Our article in Data Mining and Knowledge Discovery

Antonia Saravanou,

Clemens Noelke,

Nick Huntington,

Dolores Acevedo-Garcia,

Published: 01.28.2021 Updated: 12.13.2022

Read the journal article

Our work at diversitydatakids.org is aimed at finding new and better ways of using data to improve children’s lives and increase racial/ethnic equity. Inequities are already manifest at birth and result in drastically unequal survival chances for infants born to Black and White mothers: 1 in 93 Black infants dies before their first birthday, but only 1 in 217 White infants dies. However, the standardized collection of data around the time of birth also constitutes an opportunity for addressing these inequities through better use of data. At the time of birth, detailed socio-demographic and health data is collected for all mothers and their newborns in the U.S.—through the standardized U.S. birth certificate. Can this data be leveraged to accurately predict adverse developmental outcomes at the time of birth? And could risk scores derived from such predictions inform interventions aimed at improving survival chances and developmental outcomes for those infants most at risk? What would the implications of a use of algorithms be for racial/ethnic inequality? Our research points to promising approaches to reduce existing racial inequities in birth outcomes.
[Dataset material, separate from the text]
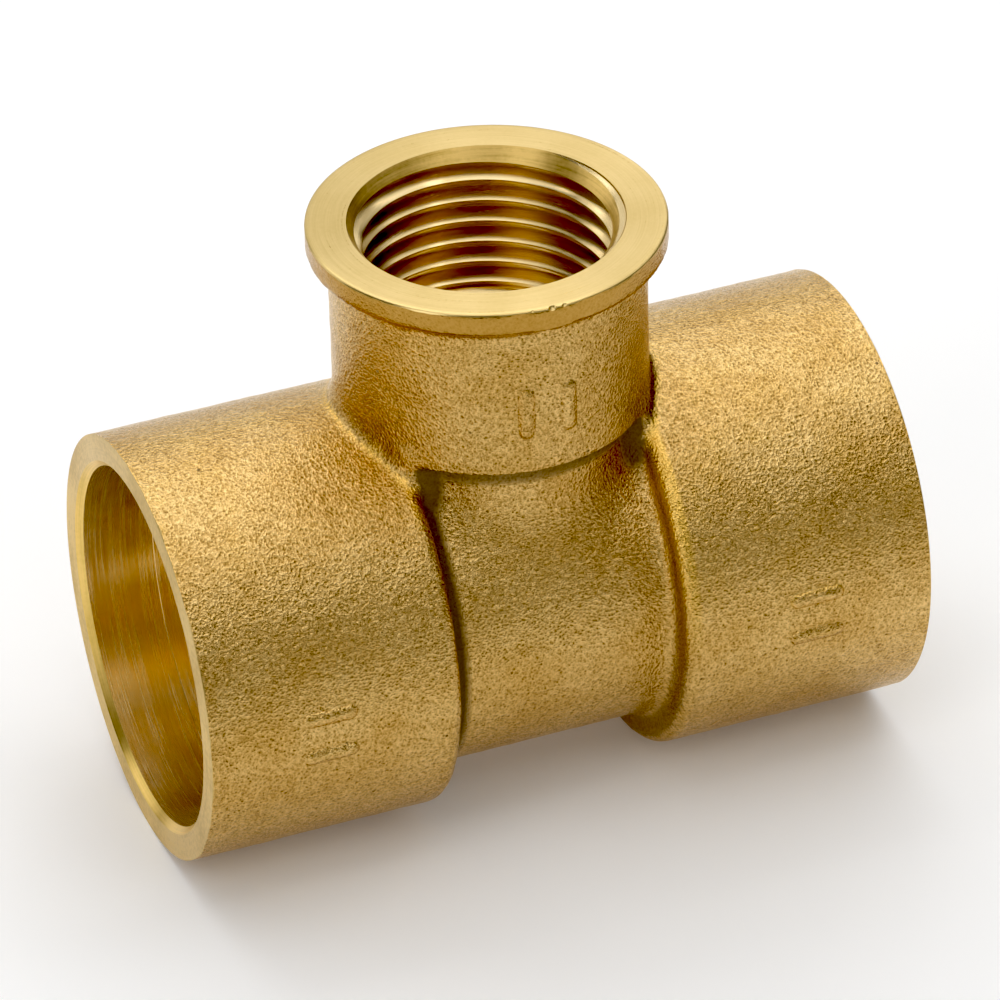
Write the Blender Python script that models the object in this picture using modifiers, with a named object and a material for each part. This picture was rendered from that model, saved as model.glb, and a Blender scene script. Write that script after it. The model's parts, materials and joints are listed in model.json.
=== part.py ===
"""Cast brass reducing tee: two end-feed sockets for 28 mm copper tube in line, and a 1/2 inch internal thread on the branch.

The whole fitting is one sand casting whose ends and bores are machined. Metres, +Z up. X runs along the tube run and +Z
up the branch. The origin lies under the crossing of the two axes, at the height of the lowest points of the sockets.
"""

import math

import bmesh
import bpy
from mathutils import Matrix

MM = 0.001

# The run, about an axis along X
RUN_HALF_LENGTH = 29.15 * MM
SOCKET_RADIUS = 16.6 * MM
BARREL_RADIUS = 13.9 * MM
SHOULDER_PLACE = 9.1 * MM
SHOULDER_ROUNDING = 1.5 * MM
TUBE_BORE_RADIUS = 14.05 * MM
TUBE_DEPTH = 18.6 * MM
RUN_WATERWAY_RADIUS = 12.2 * MM
MOUTH_CHAMFER = 0.5 * MM

# The branch, about +Z. Heights are above the run's axis
BRANCH_HEIGHT = 31.0 * MM
FLANGE_RADIUS = 13.6 * MM
FLANGE_EDGE = 0.1 * MM
FLANGE_BAND = 1.8 * MM
FLANGE_DEPTH = 3.0 * MM
COLLAR_RADIUS = 12.0 * MM
COLLAR_FOOT = 15.8 * MM
COLLAR_FOOT_ROUNDING = 0.5 * MM
NECK_RADIUS = 10.85 * MM
BRANCH_WATERWAY_RADIUS = 8.6 * MM

# The Rp 1/2 thread of the branch: a 55 degree form with 14 threads to the inch
THREAD_PITCH = 25.4 / 14 * MM
THREAD_MAJOR_RADIUS = 20.955 / 2 * MM
THREAD_MINOR_RADIUS = 18.631 / 2 * MM
THREAD_HALF_ANGLE = math.radians(27.5)
THREAD_BORE_DEPTH = 14.6 * MM
THREAD_MOUTH_DEPTH = 1.4 * MM
FIRST_ROOT_DEPTH = 1.48 * MM
TURNS_ABOVE_FIRST_ROOT = 2
THREAD_TURNS = 8.5
CUTTER_CLEARANCE = 0.215 * MM

# Raised cast marks, plain bars in pairs
MARK_LENGTH = 4.4 * MM
MARK_WIDTH = 1.3 * MM
MARK_PITCH = 3.4 * MM
MARK_RISE = 0.3 * MM
MARK_ROOT = 1.0 * MM
SOCKET_MARK_PLACE = 19.7 * MM
COLLAR_MARK_HEIGHT = 21.0 * MM

RUN_AXIS_HEIGHT = SOCKET_RADIUS
OVERRUN = 1.0 * MM
TURNED_STEPS = 72
THREAD_STEPS = 48
ARC_STEPS = 5


def clear_scene():
    for obj in list(bpy.data.objects):
        bpy.data.objects.remove(obj, do_unlink=True)


def new_collection(name):
    collection = bpy.data.collections.new(name)
    bpy.context.scene.collection.children.link(collection)
    return collection


def brass_material():
    material = bpy.data.materials.new("cast_brass")
    material.use_nodes = True
    shader = material.node_tree.nodes["Principled BSDF"]
    shader.inputs["Base Color"].default_value = (0.62, 0.40, 0.13, 1.0)
    shader.inputs["Metallic"].default_value = 1.0
    shader.inputs["Roughness"].default_value = 0.42
    return material


def arc(centre, radius, start, end):
    """Points of an arc in the (radius, height) plane, with angles in degrees from the outward direction."""
    angles = [math.radians(start + (end - start) * step / ARC_STEPS) for step in range(ARC_STEPS + 1)]
    return [(centre[0] + radius * math.cos(angle), centre[1] + radius * math.sin(angle)) for angle in angles]


def turned(name, profile, collection, steps=TURNED_STEPS):
    """A solid of revolution about its own Z. The profile lists (radius, height) from its top down the outer side."""
    mesh = bpy.data.meshes.new(name)
    edges = [(index, index + 1) for index in range(len(profile) - 1)]
    mesh.from_pydata([(radius, 0.0, height) for radius, height in profile], edges, [])
    obj = bpy.data.objects.new(name, mesh)
    collection.objects.link(obj)
    screw = obj.modifiers.new("turn", "SCREW")
    screw.axis = "Z"
    screw.steps = steps
    screw.render_steps = steps
    screw.use_merge_vertices = True
    screw.merge_threshold = 0.000001
    return obj


def as_cutter(obj):
    obj.hide_render = True
    obj.display_type = "WIRE"
    return obj


def lay_along_run(obj):
    """Turns a piece's own Z to +X and puts it on the run's axis."""
    obj.rotation_euler = (0.0, math.pi / 2, 0.0)
    obj.location = (0.0, 0.0, RUN_AXIS_HEIGHT)
    return obj


def add_boolean(obj, other, operation):
    modifier = obj.modifiers.new(f"{operation.lower()}_{other.name}", "BOOLEAN")
    modifier.operation = operation
    modifier.object = other
    modifier.solver = "EXACT"


def run_casting(collection):
    """The outside of both sockets and of the barrel between them."""
    rounding_centre = (SOCKET_RADIUS - SHOULDER_ROUNDING, SHOULDER_PLACE + SHOULDER_ROUNDING)
    upper_half = [(0.0, RUN_HALF_LENGTH), (SOCKET_RADIUS, RUN_HALF_LENGTH)]
    upper_half += arc(rounding_centre, SHOULDER_ROUNDING, 0, -90)
    upper_half += [(BARREL_RADIUS, SHOULDER_PLACE)]
    lower_half = [(radius, -height) for radius, height in reversed(upper_half)]
    return lay_along_run(turned("tee_body", upper_half + lower_half, collection))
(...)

In a new study lead by Antonia Saravanou, a PhD student in computer science at the University of Athens, we take a machine learning approach to predict, at birth, newborn infants’ risk of dying within the first year of life. To our knowledge, this is the first study attempting this task using birth certificate data for all U.S. births. We use publicly available data for all children born in 2000 and 2001 to train machine learning algorithms, and test the algorithms predictions using data on all births in 2002.

Our best performing models achieve high accuracy: 77% of infants that the model identifies, at birth, to be at the highest risk of dying do not survive until their first birthday. However, many of the infants predicted to die, in fact, survive. This is to be expected because infants with many characteristics that put them at risk of dying, for example, being born very preterm, also receive extensive medical care after birth, which increases the odds of survival substantially. We find that the algorithms perform better in predicting deaths that occur soon after birth and deaths from specific causes, such as those related to very preterm birth. We also find that the models are slightly more accurate for infants born to Black mothers compared to infants born to White mothers.
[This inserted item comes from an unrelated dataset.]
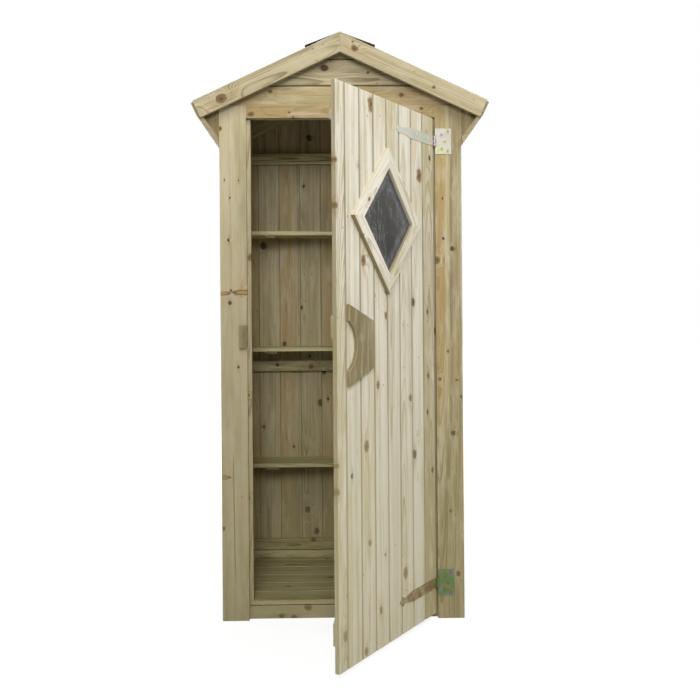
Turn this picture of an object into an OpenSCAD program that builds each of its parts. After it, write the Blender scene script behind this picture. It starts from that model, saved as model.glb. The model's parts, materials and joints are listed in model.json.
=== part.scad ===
// Garden storage cabinet: a narrow timber tool shed with a ridged roof, three shelves and a
// boarded door with a diamond window. X runs across the front, Y runs from front to back and
// Z runs up from the ground. The origin is on the ground under the middle of the body.

/* [Body] */
// Width over the corner boards
body_w = 864; // [760:1:1100]
// Depth from the face of the corner boards to the back of the back wall
body_d = 661; // [540:1:900]
// Height of the corner boards
wall_h = 1837; // [1740:1:2200]
// Thickness of the wall, floor, roof and door boards
board_t = 16; // [12:0.5:22]
// Width of the two corner boards beside the door
corner_board_w = 95; // [60:1:120]
// Height of the lintel board over the door
lintel_h = 45; // [30:1:80]
// Width of the frame battens
batten_w = 44; // [30:1:60]
// Thickness of the frame battens
batten_t = 28; // [18:1:40]
// Thickness of the header behind the lintel
header_t = 16; // [12:1:28]

/* [Floor and shelves] */
// Height of the top of the floor
floor_top = 66; // [50:1:110]
// Height of the top of the lowest shelf
shelf_low = 487; // [300:1:560]
// Rise from one shelf to the next
shelf_rise = 471.5; // [300:0.5:500]
// Depth of each shelf
shelf_d = 184; // [120:1:260]
// Height of the cleats under the shelf ends
cleat_h = 28; // [16:1:40]
// Distance from the middle of the cabinet to the middle of the battens under the shelves
shelf_batten_x = 282; // [150:1:340]
// Thickness of the battens under the shelves
shelf_batten_t = 9; // [6:1:28]
// Distance from the front of the shelves to the battens under them
shelf_batten_in = 6; // [2:1:40]
// Height of the batten that lies on the floor under the bottom back rail
foot_batten_h = 30; // [18:1:80]
// Gap between that batten and the bottom rails
rail_gap = 3; // [1:1:10]
// Height of the underside of the middle rails
rail_mid = 853; // [560:1:880]
// Drop from the top of the corner boards to the underside of the top rails
rail_top_drop = 109; // [60:1:200]

/* [Roof] */
// Slope of the roof in degrees
roof_pitch = 25; // [15:0.5:35]
// Height of the gable boards at their outer ends
gable_end_h = 30; // [16:1:60]
// Reach of the roof beyond the side walls
eave_out = 88; // [60:1:150]
// Reach of the roof beyond the front and back
gable_out = 50; // [30:1:120]
// Width of the barge boards
barge_w = 65; // [40:1:100]
// Thickness of the barge boards
barge_t = 16; // [12:1:25]
// Height of the fascia boards
fascia_h = 50; // [30:1:70]
// Reach of the fascia past the end of the barge boards
fascia_out = 9; // [2:1:14]
// Drop from the top of the corner boards to the foot of the soffit boards
soffit_drop = 147; // [110:1:240]
// Reach of the ridge strip down each side
strip_w = 133; // [60:1:220]
// Thickness of the ridge strip
strip_t = 3; // [2:0.5:5]
// Angle by which the ridge strip stands off the roof boards
strip_spring = 4.4; // [1:0.1:8]
// Width of the rafters under the roof boards
rafter_w = 55; // [40:1:80]
// Clearance in the sloping joints under and behind the roof boards
slope_fit = 0.02; // [0.02:0.01:0.5]

/* [Door] */
// Angle at which the door stands open
door_angle = 58.3; // [0:0.1:115]
// Gap between the door and the corner boards
door_gap = 5.5; // [5.5:0.1:10]
// Gap between the door and the lintel
door_head_gap = 5; // [5:0.1:12]
// Height of the bottom of the door
door_foot = 22; // [12:1:40]
// Gap between the closed door and its stops
stop_gap = 5; // [5:0.1:8]
// Reach of the door stops into the doorway
stop_reach = 14; // [8:1:20]
// Height of the ledges across the back of the door
ledge_h = 68; // [40:1:100]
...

One limitation of our finding is that the risk scores are obtained in relation to a specific outcome, i.e., survival until the first birthday. However, other research has shown that the factors predicting infant survival also predict, for example, neurodevelopmental impairment or delayed and cognitive development. More importantly, to date, very little research is available on the practical feasibility of using risk scores to inform practice. The algorithms permit the calculation of risk scores at birth for every infant born in the U.S. And subsequent care provision or program enrolment both within and beyond the clinic could be informed by these risk scores. However, practical and ethical implications of using risk scores in this way still need to be worked out.
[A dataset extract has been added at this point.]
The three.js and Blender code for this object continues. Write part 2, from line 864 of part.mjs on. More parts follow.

Nevertheless, from an equity perspective, our study has several strengths and our initial results point in the right direction: The algorithms are trained on data for all births occurring in the U.S., which makes it less likely that risk scores obtained from them are distorted by selective data collection or sampling. The risk scores reflect that infants born to Black mothers tend to have poorer birth outcomes and are therefore at higher risk of dying; the algorithm therefore assigns higher risk scores to infants born to Black mothers. The algorithms are also slightly more accurate for babies born to Black mothers. These are desirable properties for anti-racist policies or interventions informed by algorithmic risk scores. For example, if an intervention boosting survival is equally effective for White and Black infants, allocating infants to this intervention based on the risk score should in tendency increase equity in survival rates. Building on this work, we are currently examining potential practical applications. We hope that this research can contribute to ongoing efforts to shape anti-racist health policies aimed at reducing the unacceptably high rates of infant mortality for Black infants in the U.S.